* **Goal**
Repeat each entry in full, exactly.

Stored items from a collection

================================

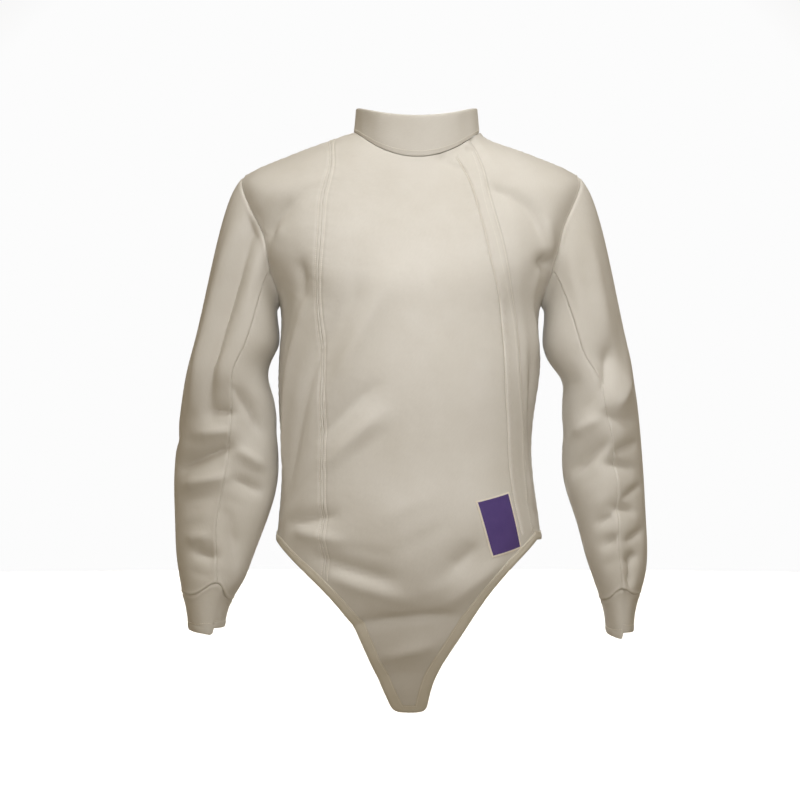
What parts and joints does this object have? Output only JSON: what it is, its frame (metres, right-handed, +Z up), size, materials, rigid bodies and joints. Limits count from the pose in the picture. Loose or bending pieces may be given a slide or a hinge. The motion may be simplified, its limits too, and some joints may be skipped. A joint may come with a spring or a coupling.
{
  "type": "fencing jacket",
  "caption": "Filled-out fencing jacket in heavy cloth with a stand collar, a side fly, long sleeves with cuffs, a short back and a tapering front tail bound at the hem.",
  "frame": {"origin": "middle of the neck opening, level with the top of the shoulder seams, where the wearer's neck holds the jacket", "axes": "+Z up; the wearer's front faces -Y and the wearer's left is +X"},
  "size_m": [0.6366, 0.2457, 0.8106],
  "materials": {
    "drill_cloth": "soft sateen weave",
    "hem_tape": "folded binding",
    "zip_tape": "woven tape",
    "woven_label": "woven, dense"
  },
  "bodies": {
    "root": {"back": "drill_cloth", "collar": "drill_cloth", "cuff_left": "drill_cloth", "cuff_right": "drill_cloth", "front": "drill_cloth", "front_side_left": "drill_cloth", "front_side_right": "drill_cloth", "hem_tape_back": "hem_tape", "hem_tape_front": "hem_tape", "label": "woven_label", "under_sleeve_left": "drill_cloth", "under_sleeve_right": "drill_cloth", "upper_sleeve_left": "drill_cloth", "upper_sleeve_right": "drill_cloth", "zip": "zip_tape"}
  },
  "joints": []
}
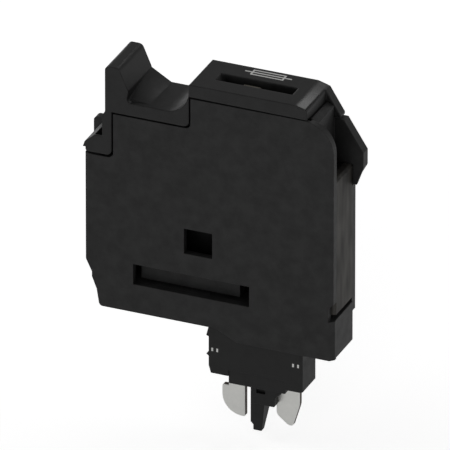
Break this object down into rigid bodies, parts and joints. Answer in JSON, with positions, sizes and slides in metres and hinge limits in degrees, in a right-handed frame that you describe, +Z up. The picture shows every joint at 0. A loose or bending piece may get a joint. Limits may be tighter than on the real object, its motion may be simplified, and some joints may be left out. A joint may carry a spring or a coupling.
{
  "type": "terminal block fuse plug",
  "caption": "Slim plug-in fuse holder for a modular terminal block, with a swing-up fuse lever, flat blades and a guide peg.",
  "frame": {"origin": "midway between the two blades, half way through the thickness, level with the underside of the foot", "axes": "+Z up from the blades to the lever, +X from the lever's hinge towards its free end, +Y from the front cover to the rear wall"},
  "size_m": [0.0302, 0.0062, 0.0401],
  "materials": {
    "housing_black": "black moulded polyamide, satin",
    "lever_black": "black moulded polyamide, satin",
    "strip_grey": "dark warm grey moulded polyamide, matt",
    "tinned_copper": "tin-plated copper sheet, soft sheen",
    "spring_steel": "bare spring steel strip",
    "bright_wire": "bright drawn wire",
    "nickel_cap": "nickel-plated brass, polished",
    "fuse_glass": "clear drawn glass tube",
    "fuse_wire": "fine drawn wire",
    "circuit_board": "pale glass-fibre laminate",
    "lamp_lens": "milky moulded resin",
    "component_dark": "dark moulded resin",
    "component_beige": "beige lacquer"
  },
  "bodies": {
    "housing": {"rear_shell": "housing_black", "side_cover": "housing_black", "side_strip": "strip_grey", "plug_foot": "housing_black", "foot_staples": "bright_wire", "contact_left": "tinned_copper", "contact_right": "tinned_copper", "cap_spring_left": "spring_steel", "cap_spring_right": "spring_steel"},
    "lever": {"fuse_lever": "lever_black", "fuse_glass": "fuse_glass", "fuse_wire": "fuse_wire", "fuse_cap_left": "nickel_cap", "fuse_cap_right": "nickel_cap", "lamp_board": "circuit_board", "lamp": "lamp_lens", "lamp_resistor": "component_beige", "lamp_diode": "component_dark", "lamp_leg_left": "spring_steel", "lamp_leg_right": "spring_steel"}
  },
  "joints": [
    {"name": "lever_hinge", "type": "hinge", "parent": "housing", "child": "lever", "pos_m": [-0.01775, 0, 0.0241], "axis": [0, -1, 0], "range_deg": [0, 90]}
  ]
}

================================

* **Correct result**
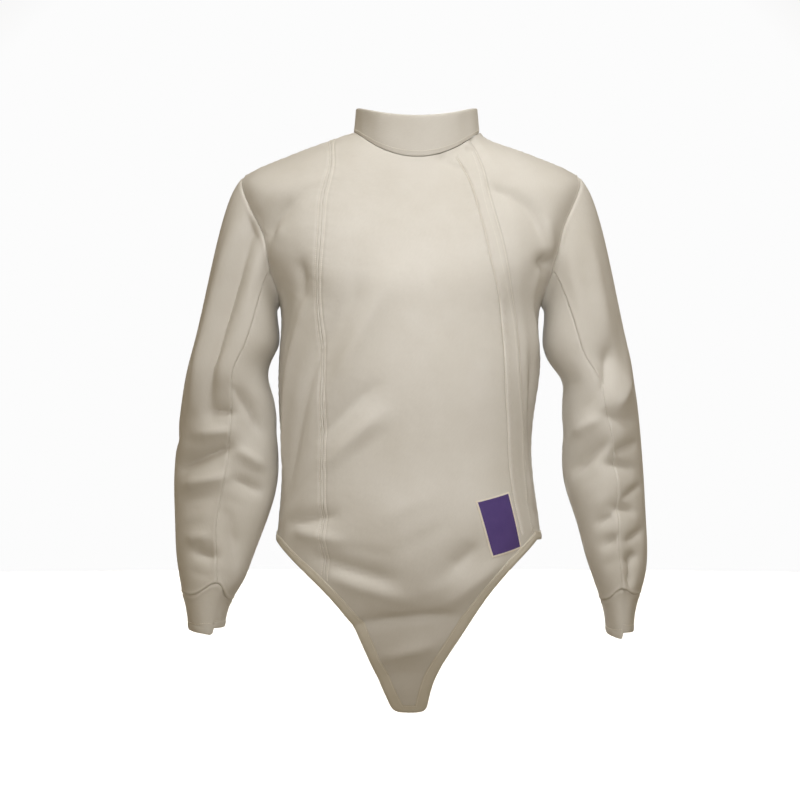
What parts and joints does this object have? Output only JSON: what it is, its frame (metres, right-handed, +Z up), size, materials, rigid bodies and joints. Limits count from the pose in the picture. Loose or bending pieces may be given a slide or a hinge. The motion may be simplified, its limits too, and some joints may be skipped. A joint may come with a spring or a coupling.
{
  "type": "fencing jacket",
  "caption": "Filled-out fencing jacket in heavy cloth with a stand collar, a side fly, long sleeves with cuffs, a short back and a tapering front tail bound at the hem.",
  "frame": {"origin": "middle of the neck opening, level with the top of the shoulder seams, where the wearer's neck holds the jacket", "axes": "+Z up; the wearer's front faces -Y and the wearer's left is +X"},
  "size_m": [0.6366, 0.2457, 0.8106],
  "materials": {
    "drill_cloth": "soft sateen weave",
    "hem_tape": "folded binding",
    "zip_tape": "woven tape",
    "woven_label": "woven, dense"
  },
  "bodies": {
    "root": {"back": "drill_cloth", "collar": "drill_cloth", "cuff_left": "drill_cloth", "cuff_right": "drill_cloth", "front": "drill_cloth", "front_side_left": "drill_cloth", "front_side_right": "drill_cloth", "hem_tape_back": "hem_tape", "hem_tape_front": "hem_tape", "label": "woven_label", "under_sleeve_left": "drill_cloth", "under_sleeve_right": "drill_cloth", "upper_sleeve_left": "drill_cloth", "upper_sleeve_right": "drill_cloth", "zip": "zip_tape"}
  },
  "joints": []
}
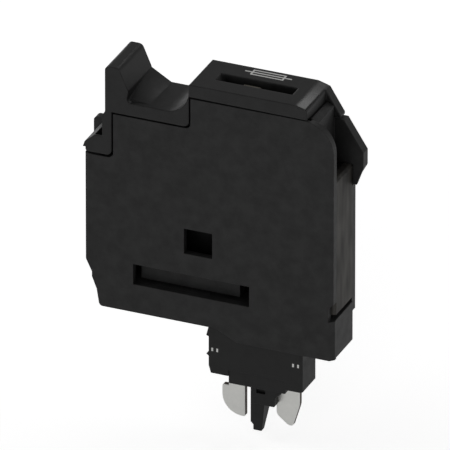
Break this object down into rigid bodies, parts and joints. Answer in JSON, with positions, sizes and slides in metres and hinge limits in degrees, in a right-handed frame that you describe, +Z up. The picture shows every joint at 0. A loose or bending piece may get a joint. Limits may be tighter than on the real object, its motion may be simplified, and some joints may be left out. A joint may carry a spring or a coupling.
{
  "type": "terminal block fuse plug",
  "caption": "Slim plug-in fuse holder for a modular terminal block, with a swing-up fuse lever, flat blades and a guide peg.",
  "frame": {"origin": "midway between the two blades, half way through the thickness, level with the underside of the foot", "axes": "+Z up from the blades to the lever, +X from the lever's hinge towards its free end, +Y from the front cover to the rear wall"},
  "size_m": [0.0302, 0.0062, 0.0401],
  "materials": {
    "housing_black": "black moulded polyamide, satin",
    "lever_black": "black moulded polyamide, satin",
    "strip_grey": "dark warm grey moulded polyamide, matt",
    "tinned_copper": "tin-plated copper sheet, soft sheen",
    "spring_steel": "bare spring steel strip",
    "bright_wire": "bright drawn wire",
    "nickel_cap": "nickel-plated brass, polished",
    "fuse_glass": "clear drawn glass tube",
    "fuse_wire": "fine drawn wire",
    "circuit_board": "pale glass-fibre laminate",
    "lamp_lens": "milky moulded resin",
    "component_dark": "dark moulded resin",
    "component_beige": "beige lacquer"
  },
  "bodies": {
    "housing": {"rear_shell": "housing_black", "side_cover": "housing_black", "side_strip": "strip_grey", "plug_foot": "housing_black", "foot_staples": "bright_wire", "contact_left": "tinned_copper", "contact_right": "tinned_copper", "cap_spring_left": "spring_steel", "cap_spring_right": "spring_steel"},
    "lever": {"fuse_lever": "lever_black", "fuse_glass": "fuse_glass", "fuse_wire": "fuse_wire", "fuse_cap_left": "nickel_cap", "fuse_cap_right": "nickel_cap", "lamp_board": "circuit_board", "lamp": "lamp_lens", "lamp_resistor": "component_beige", "lamp_diode": "component_dark", "lamp_leg_left": "spring_steel", "lamp_leg_right": "spring_steel"}
  },
  "joints": [
    {"name": "lever_hinge", "type": "hinge", "parent": "housing", "child": "lever", "pos_m": [-0.01775, 0, 0.0241], "axis": [0, -1, 0], "range_deg": [0, 90]}
  ]
}